Hacker News new | ask | show | jobs
by emodendroket 1689 days ago
I think it's pretty realistic that someone would like to get in contact with you but doesn't necessarily have your phone number or a way to ask you for it. And sometimes it's nice to catch up with old friends even if you weren't super close, especially if you find yourself in a new area. I think the idea of trying to make people "prove" they're your real friends and cutting the people who don't reach the threshold out of your life is a way of making your life a lonelier one. Not everyone is going to be there giving me the shirt off their back when I'm in serious need, but they don't have to be to be worth associating with.
2 comments

>I think it's pretty realistic that someone would like to get in contact with you but doesn't necessarily have your phone number or a way to ask you for it.

Who, exactly, would that "someone" be? If they don't know me, what would possess them to decide "oh gosh, I just adore Nobody9999. I wish I had some way to get in touch with him/her/they/xe. That sucks!"

>I think the idea of trying to make people "prove" they're your real friends and cutting the people who don't reach the threshold out of your life is a way of making your life a lonelier one.

You completely misunderstand my point. I will assume good faith (but given what I said and your reply, that stretches credulity, but I will try) here and explain:

I don't make anyone do anything.

I also don't beg people to spend time/energy on me. Relationships (of all kinds, familial, professional, platonic or romantic) are a two-way street.

If someone is only willing to interact with me through a particular medium, and if I don't they want nothing to do with me, how important am I to that person?

And that, like all relationships, goes both ways.

Someone I only interact with online ain't my friend. At best they're an acquaintance. If there's something more there we both will make the effort to maintain our relationship.

Anyone who's had any sort of personal relationship knows that they take work to maintain. That's a two-way street.

Some rando on the 'net ain't my friend. Or at least not until we both make the effort to change that.
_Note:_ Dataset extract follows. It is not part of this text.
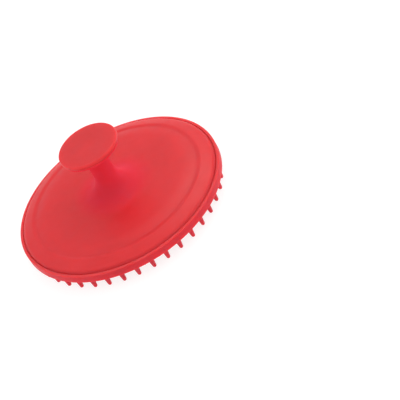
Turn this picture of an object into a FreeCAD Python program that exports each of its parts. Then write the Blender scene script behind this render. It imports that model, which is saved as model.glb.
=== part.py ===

Honestly, I'm not really sure why this needs explaining.

Edit: Corrected spelling (of my own name, no less) error.

The issue isn't about "proving" or anything like that. It's simply that I don't want to have social media. That's my personal choice. Friends are folks who respect their other friends personal choices.

> someone would like to get in contact with you but doesn't necessarily have your phone number

I see this differently: nobody is entitled to my time, or to contact me. If you don't have the means to contact me, that's because I don't want you to contact me. If I want you to be able to reach me, I will make it simple for you. Be that an email, phone number, or what-have-you. That someone random can't reach me on a whim is not a bug, it's a feature. If someone expects me to facilitate that for them, then they have a sense of entitlement to other's time. That's a them problem, not a me problem.

Well, if you see people wishing to contact you as an imposition I suppose your stance makes sense, but I think it is a grim way to live.
You don't appear to be seeing the important caveat here: if I want you in my life I make that happen. Random people I don't interact with contacting me out of the blue is not something I really want or need. It's entirely possible to be happy with the number of friends and contacts you have. That's not grim in the slightest, it's actually very nice.